The pharmaceutical sector needs structural modification.
As the theme of the 2022 NPME is “Advancing the Frontiers of Medicine Security in Nigeria: Expanding Local Pharma Manufacturing in the Era of AfCFTA”, and in order to change this medicine dependency trend, they suggested a number of things, including a special foreign exchange (forex) regime, a reduced tariff on the importation of Active Pharmaceutical Ingredients (APIs) for local pharma manufacturers, and increased patronage for drugs and medical products that are made in Nigeria. Moreover, they asserted that cutting taxes and providing other incentives to entrepreneurs is an effective way to stimulate economic growth.

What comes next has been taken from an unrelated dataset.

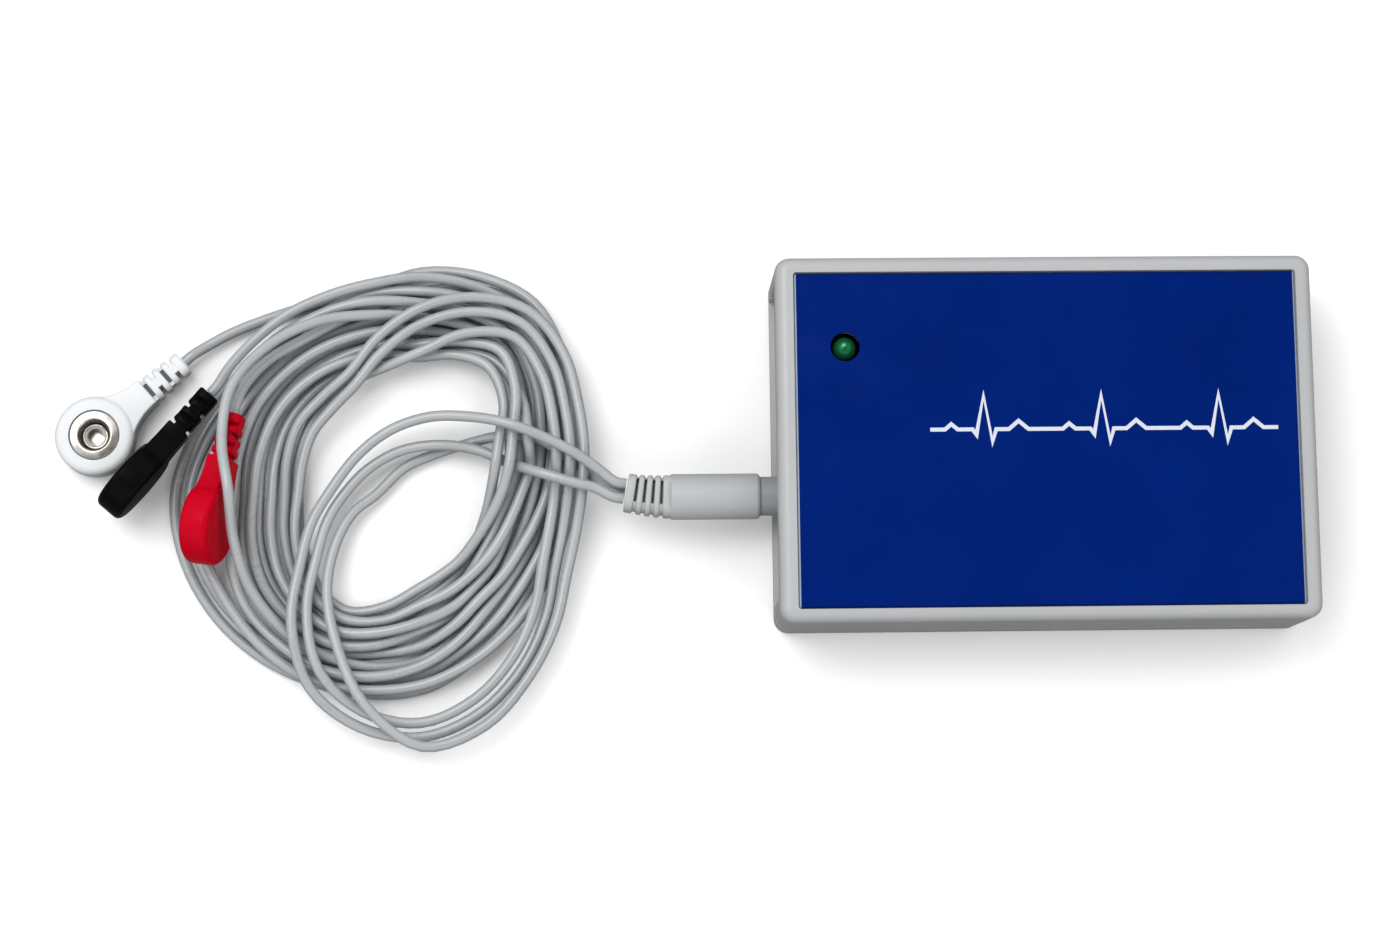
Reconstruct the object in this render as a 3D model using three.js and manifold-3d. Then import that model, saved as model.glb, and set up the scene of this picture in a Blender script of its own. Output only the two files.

Olubunmi Aribeana, the Director of Food and Drug Services at the Federal Ministry of Health (FMoH), made the statement on behalf of Dr. Ehanire, who stated that it was necessary for Nigeria to maximize the African Continental Free Trade Area (AfCFTA). The minister reaffirmed that the agreement would result in the creation of the largest free trade area in the world, based on the number of nations that would participate in it. More so, he added that the agreement brings together 1.3 billion persons from 55 different countries whose combined gross domestic product (GDP) is valued at $3.4 trillion.
Nigeria pharmaceutical companies do not attain WHO prequalification.
Dr. Ehanire explained that Nigeria, which has a population of over 220 million people, needs to profit more from AfCFTA. Nigerian indigenous manufacturing companies need to achieve WHO prequalification in order to operate effectively. Because of this, our local manufacturers of pharmaceutical products will be able to attract markets from all over the world. He added that the FMoH receives donor funds for its programs, but they are unable to procure the pharmaceuticals and medical supplies from Nigerian manufacturers since none of them has been prequalified by the WHO.
Prof. Usifoh made an observation that the government ought to provide assistance to local manufacturers because they are confronted with a great number of difficulties. In order for the pharmaceutical sector to be able to compete and manufacture high-quality pharmaceuticals, they require policies passed by the government. Furthermore, Dr. Ayebae stated that the pandemic serves as a wake-up call to the international community, prompting them to focus inward and give priority to the pharmaceutical manufacturing sectors in their own countries.
NAFDAC reveals that some companies are capable of producing vaccines.
The director general of NAFDAC stated that vaccine production would take place. They already have companies that are capable of producing vaccines, and they have put in a lot of effort. And currently, some of its employees are going to South Korea to receive specialized training in the production of bio vaccines. He added that no country could produce vaccines if it has not reached maturity level 3, and they have reached maturity level 3 after ten years, in which they are now moving on to maturity level 4. This will help the country’s manufacturers get recognition on a global scale.